Students who move through the word sorts quickly need a writing extension. Instead of sorting given words, they generate their own "ee" and "ea" words and sort those. Some can also work through the connected text passages with an added prompt: write a sentence using one target word from the passage without looking back at it. That retrieval demand — producing a spelling from memory rather than selecting it from a field of choices — is much closer to what real writing requires. The ee and ea worksheets printable for 1st grade include enough format variety that teachers can assign selectively by group without preparing separate materials for each level.
Frequently Asked Questions
Does the "when two vowels go walking" rule apply to these patterns?
It applies reliably to "ee" — both letters are identical, the sound is always long /e/, and there are no exceptions a first grader will encounter. With "ea," the rule holds for the most common reading (long /e/ as in leaf, beach, team), but the pattern has genuine exceptions: bread and head use "ea" for short /e/, and steak uses it for long /a/. For first grade, teach the long /e/ reading as the default and label exceptions "rule breakers" when they surface naturally in reading. Front-loading the exceptions creates confusion before students have consolidated the main pattern.

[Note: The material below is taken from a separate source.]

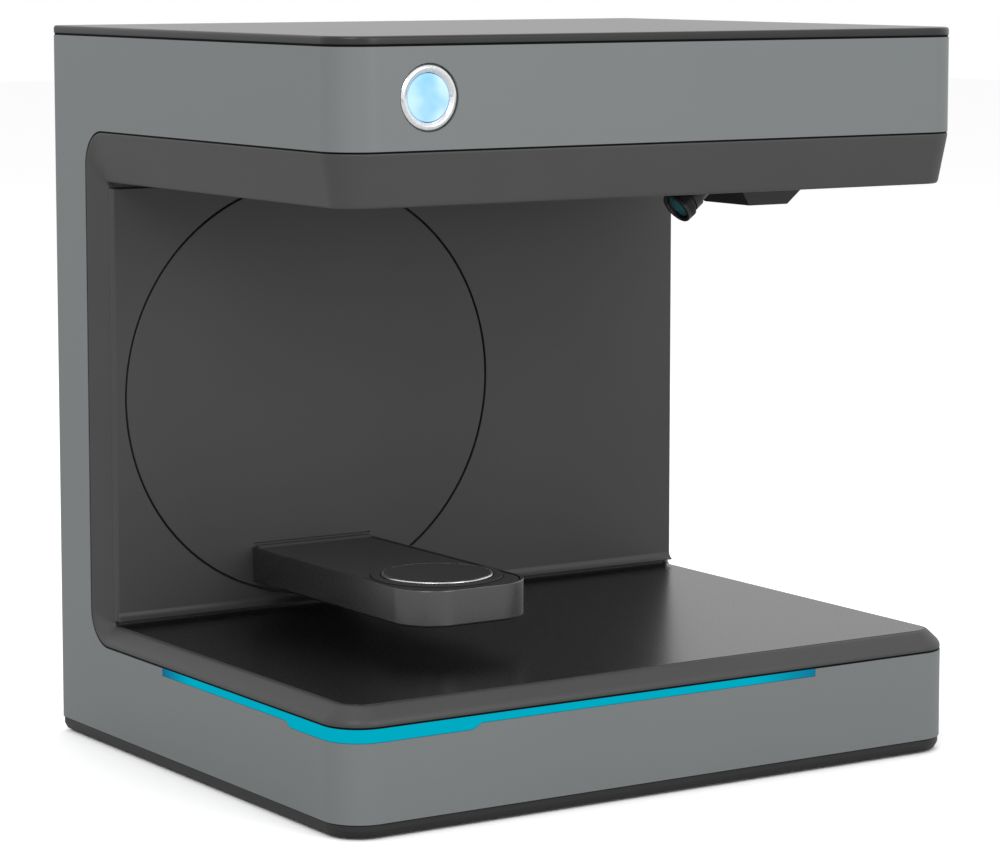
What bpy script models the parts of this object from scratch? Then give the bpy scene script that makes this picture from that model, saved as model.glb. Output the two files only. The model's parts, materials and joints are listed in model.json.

At what point in the year should I introduce these worksheets?
Most first graders are ready for vowel teams after they have stable control of short vowels and CVC blending — for students on grade level, that typically means mid-year or later. If your phonics sequence is systematic, "ee" often appears before "ea" because the spelling is more uniform. These worksheets work best as consolidation practice after each pattern has been explicitly taught, not as first-exposure material.
Can I send these home without explaining the phonics rule to parents?
For the word sorts and picture-word matching tasks, yes — both have enough visual structure that a caregiver can support the work without phonics training. The fill-in sentences are self-explanatory once students have had classroom instruction on the patterns. One practical note on the cut-and-paste sorts: confirm there are scissors and glue available at home before sending them, or assign the version where students draw lines to match words to columns instead.
How do these worksheets fit alongside decodable readers that use long /e/ words?
The ee and ea worksheets printable for 1st grade work alongside decodable readers, not in place of them. Use a word sort or matching worksheet to pre-teach the target patterns before students open the reader — that five-minute warm-up reduces decoding effort in the text and frees more cognitive attention for meaning. After reading, a fill-in sentence or trace-and-write task anchors the same words in a new context. That transfer step — seeing a word in print, then producing it independently — does more for long-term retention than rereading the same passage a third time.